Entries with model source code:
◆ ◆ ◆ ◆

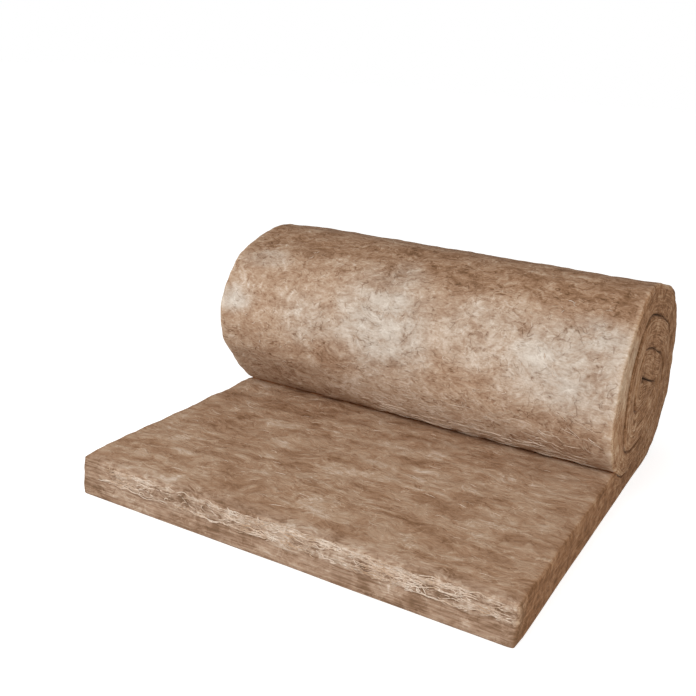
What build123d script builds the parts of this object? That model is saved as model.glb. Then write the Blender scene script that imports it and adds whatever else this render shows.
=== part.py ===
from build123d import *
from math import acos, asin, atan2, degrees, hypot, sqrt
import os

# A mineral wool blanket, most of it wound into a soft oval roll and the rest lying flat in
# front. Millimetres, +Z up. The roll's axis runs along X and the flat run reaches towards -Y.
# The origin is the middle of the footprint, on the floor.

# The blanket
blanket_width = 1140.0
loose_thickness = 105.0
rolled_thickness = 84.0

# How it lies
roll_height = 576.0
heel_height = 530.0
oval_stretch = 236.0
front_run = 723.0

# The turns press on each other, so between them there is only a line, sunk into each end
turn_line = 3.0
turn_line_depth = 25.0

# Soft edges
edge_rounding = 10.0
crease_rounding = 60.0

# The innermost fold is at least as wide as a turn line, and the hidden end in it is rounded too
smallest_fold = turn_line
smallest_heart = edge_rounding + smallest_fold

# The roll is a spiral of half turns about two centres. The first one, its heel, rises from
# the floor round the back centre. The front ones ride on the flat run, so their centre lies
# higher, and the stretches along the top slope down to the back.
pitch = rolled_thickness + turn_line
heel_radius = heel_height / 2
front_lift = (roll_height + pitch - heel_height) / 2
brow_radius = heel_radius + front_lift - pitch
back_height = heel_radius
front_height = heel_radius + front_lift

# The roll presses a bed into the flat run, and the blanket is loose again from the crease on.
bed_radius = brow_radius + turn_line
crease_reach = sqrt(bed_radius**2 - (front_height - loose_thickness) ** 2)
bed_angle = degrees(asin(crease_reach / bed_radius))

full_depth = front_run + crease_reach + oval_stretch + heel_radius
cut_edge = -full_depth / 2
crease = cut_edge + front_run
front_centre = crease + crease_reach
back_centre = front_centre + oval_stretch


def slope_between(rise, run, drop):
    # The slope of a straight stretch that touches two arcs, in degrees. From the near centre
    # the far one is a rise and a run away, and its arc's radius is smaller by the drop.
    return degrees(acos(drop / hypot(rise, run)) - atan2(run, rise))


top_slope = slope_between(front_lift, oval_stretch, pitch - front_lift)


def is_back(turn):
    return turn % 2 == 0


def outer_radius(turn):
    first = heel_radius if is_back(turn) else brow_radius
    return first - turn // 2 * pitch


def inner_radius(turn):
    return outer_radius(turn) - rolled_thickness


def has_room(turn):
    # Inside this half turn there is room for its fold, and in the next one for the hidden end
    return inner_radius(turn) >= smallest_fold and outer_radius(turn + 1) >= smallest_heart


def last_half_turn():
    turn = 0
    while has_room(turn + 1):
        turn += 1
    return turn


def centre(turn):
    if is_back(turn):
        return Vector(back_centre, back_height)
    return Vector(front_centre, front_height)


def turn_angles(turn):
    if is_back(turn):
        return -90, 90 - top_slope
    return 90 - top_slope, 270


def on_circle(middle, radius, angle):
    return middle + Vector(radius, 0).rotate(Axis.Z, angle)


def arc(middle, radius, start, end):
    CenterArc(middle, radius, start, end - start)


def half_turn(turn, radius_of):
    start, end = turn_angles(turn)
    arc(centre(turn), radius_of(turn), start, end)


def stretch(turn, radius_of):
    # The straight stretch from this half turn to the next one
    angle = turn_angles(turn)[1]
    near = on_circle(centre(turn), radius_of(turn), angle)
    far = on_circle(centre(turn + 1), radius_of(turn + 1), angle)
    Line(near, far)


def heart(turn):
    # The hidden end of the blanket, which swells as far as the fold round it lets it
    start, end = turn_angles(turn)
    room = outer_radius(turn + 1)
    end_radius = min(loose_thickness / 2, room)
    near = centre(turn)
    middle = on_circle(centre(turn + 1), room - end_radius, end)
    rise = abs(middle.Y - near.Y)
    run = abs(middle.X - near.X)
    slope = slope_between(rise, run, end_radius + inner_radius(turn))
    inner = (90 if is_back(turn) else 270) - slope
    arc(near, inner_radius(turn), start, inner)
    Line(on_circle(near, inner_radius(turn), inner), on_circle(middle, end_radius, inner + 180))
    arc(middle, end_radius, end, inner + 180)


def blanket_section():
    last = last_half_turn()
    with BuildSketch() as section:
        with BuildLine():
            Line((cut_edge, 0), (back_centre, 0))
            for turn in range(last + 1):
                half_turn(turn, outer_radius)
                stretch(turn, outer_radius)
            for turn in range(last):
                half_turn(turn, inner_radius)
                stretch(turn, inner_radius)
            heart(last)
            Line((back_centre, rolled_thickness), (front_centre, rolled_thickness))
            arc(centre(1), bed_radius, 270, 270 - bed_angle)
            Line((crease, loose_thickness), (cut_edge, loose_thickness))
            Line((cut_edge, loose_thickness), (cut_edge, 0))
        make_face()
        shoulder = section.vertices().sort_by_distance((crease, loose_thickness))[0]
        fillet(shoulder, crease_rounding)
    return section.sketch


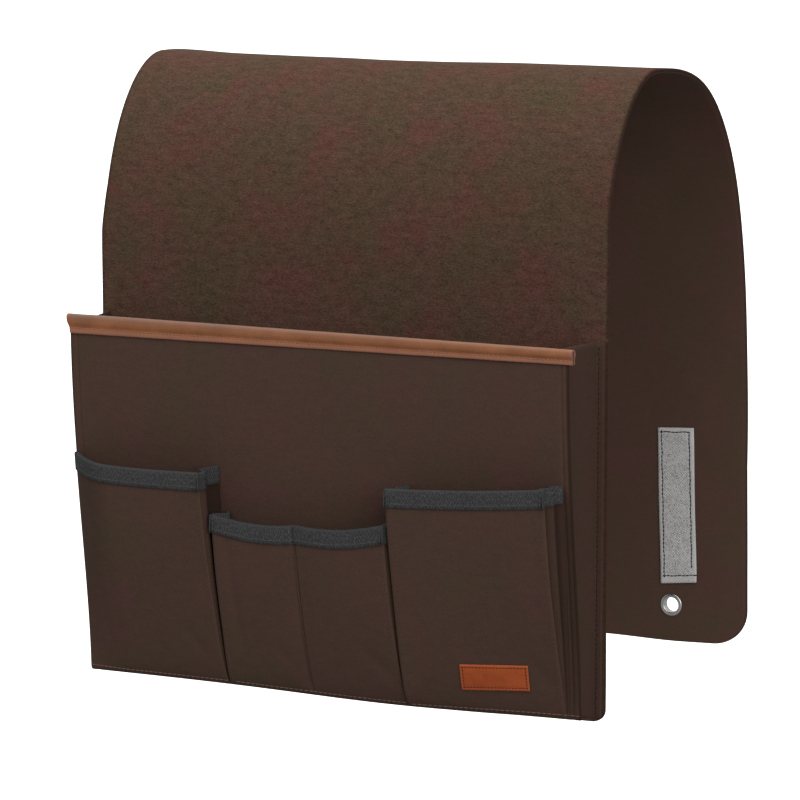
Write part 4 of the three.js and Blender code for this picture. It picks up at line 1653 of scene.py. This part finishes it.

◆ ◆ ◆ ◆

- What the exercise asks
Restate the listing above word for word.

- Response below
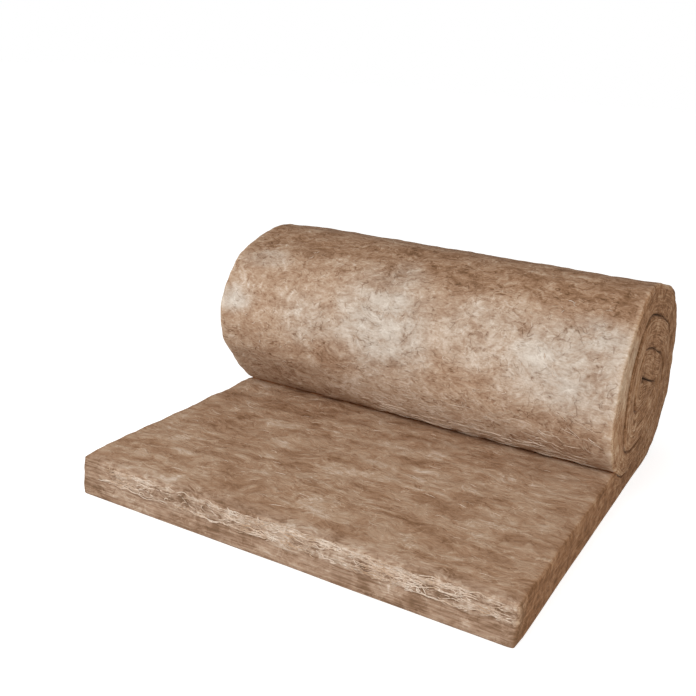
What build123d script builds the parts of this object? That model is saved as model.glb. Then write the Blender scene script that imports it and adds whatever else this render shows.
=== part.py ===
from build123d import *
from math import acos, asin, atan2, degrees, hypot, sqrt
import os

# A mineral wool blanket, most of it wound into a soft oval roll and the rest lying flat in
# front. Millimetres, +Z up. The roll's axis runs along X and the flat run reaches towards -Y.
# The origin is the middle of the footprint, on the floor.

# The blanket
blanket_width = 1140.0
loose_thickness = 105.0
rolled_thickness = 84.0

# How it lies
roll_height = 576.0
heel_height = 530.0
oval_stretch = 236.0
front_run = 723.0

# The turns press on each other, so between them there is only a line, sunk into each end
turn_line = 3.0
turn_line_depth = 25.0

# Soft edges
edge_rounding = 10.0
crease_rounding = 60.0

# The innermost fold is at least as wide as a turn line, and the hidden end in it is rounded too
smallest_fold = turn_line
smallest_heart = edge_rounding + smallest_fold

# The roll is a spiral of half turns about two centres. The first one, its heel, rises from
# the floor round the back centre. The front ones ride on the flat run, so their centre lies
# higher, and the stretches along the top slope down to the back.
pitch = rolled_thickness + turn_line
heel_radius = heel_height / 2
front_lift = (roll_height + pitch - heel_height) / 2
brow_radius = heel_radius + front_lift - pitch
back_height = heel_radius
front_height = heel_radius + front_lift

# The roll presses a bed into the flat run, and the blanket is loose again from the crease on.
bed_radius = brow_radius + turn_line
crease_reach = sqrt(bed_radius**2 - (front_height - loose_thickness) ** 2)
bed_angle = degrees(asin(crease_reach / bed_radius))

full_depth = front_run + crease_reach + oval_stretch + heel_radius
cut_edge = -full_depth / 2
crease = cut_edge + front_run
front_centre = crease + crease_reach
back_centre = front_centre + oval_stretch


def slope_between(rise, run, drop):
    # The slope of a straight stretch that touches two arcs, in degrees. From the near centre
    # the far one is a rise and a run away, and its arc's radius is smaller by the drop.
    return degrees(acos(drop / hypot(rise, run)) - atan2(run, rise))


top_slope = slope_between(front_lift, oval_stretch, pitch - front_lift)


def is_back(turn):
    return turn % 2 == 0


def outer_radius(turn):
    first = heel_radius if is_back(turn) else brow_radius
    return first - turn // 2 * pitch


def inner_radius(turn):
    return outer_radius(turn) - rolled_thickness


def has_room(turn):
    # Inside this half turn there is room for its fold, and in the next one for the hidden end
    return inner_radius(turn) >= smallest_fold and outer_radius(turn + 1) >= smallest_heart


def last_half_turn():
    turn = 0
    while has_room(turn + 1):
        turn += 1
    return turn


def centre(turn):
    if is_back(turn):
        return Vector(back_centre, back_height)
    return Vector(front_centre, front_height)


def turn_angles(turn):
    if is_back(turn):
        return -90, 90 - top_slope
    return 90 - top_slope, 270


def on_circle(middle, radius, angle):
    return middle + Vector(radius, 0).rotate(Axis.Z, angle)


def arc(middle, radius, start, end):
    CenterArc(middle, radius, start, end - start)


def half_turn(turn, radius_of):
    start, end = turn_angles(turn)
    arc(centre(turn), radius_of(turn), start, end)


def stretch(turn, radius_of):
    # The straight stretch from this half turn to the next one
    angle = turn_angles(turn)[1]
    near = on_circle(centre(turn), radius_of(turn), angle)
    far = on_circle(centre(turn + 1), radius_of(turn + 1), angle)
    Line(near, far)


def heart(turn):
    # The hidden end of the blanket, which swells as far as the fold round it lets it
    start, end = turn_angles(turn)
    room = outer_radius(turn + 1)
    end_radius = min(loose_thickness / 2, room)
    near = centre(turn)
    middle = on_circle(centre(turn + 1), room - end_radius, end)
    rise = abs(middle.Y - near.Y)
    run = abs(middle.X - near.X)
    slope = slope_between(rise, run, end_radius + inner_radius(turn))
    inner = (90 if is_back(turn) else 270) - slope
    arc(near, inner_radius(turn), start, inner)
    Line(on_circle(near, inner_radius(turn), inner), on_circle(middle, end_radius, inner + 180))
    arc(middle, end_radius, end, inner + 180)


def blanket_section():
    last = last_half_turn()
    with BuildSketch() as section:
        with BuildLine():
            Line((cut_edge, 0), (back_centre, 0))
            for turn in range(last + 1):
                half_turn(turn, outer_radius)
                stretch(turn, outer_radius)
            for turn in range(last):
                half_turn(turn, inner_radius)
                stretch(turn, inner_radius)
            heart(last)
            Line((back_centre, rolled_thickness), (front_centre, rolled_thickness))
            arc(centre(1), bed_radius, 270, 270 - bed_angle)
            Line((crease, loose_thickness), (cut_edge, loose_thickness))
            Line((cut_edge, loose_thickness), (cut_edge, 0))
        make_face()
        shoulder = section.vertices().sort_by_distance((crease, loose_thickness))[0]
        fillet(shoulder, crease_rounding)
    return section.sketch


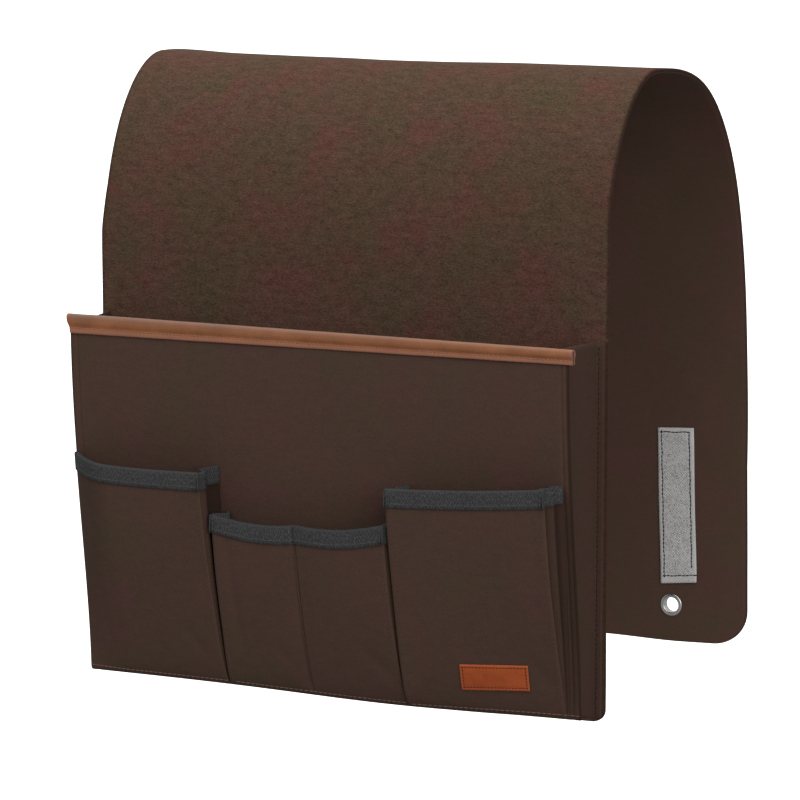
Write part 4 of the three.js and Blender code for this picture. It picks up at line 1653 of scene.py. This part finishes it.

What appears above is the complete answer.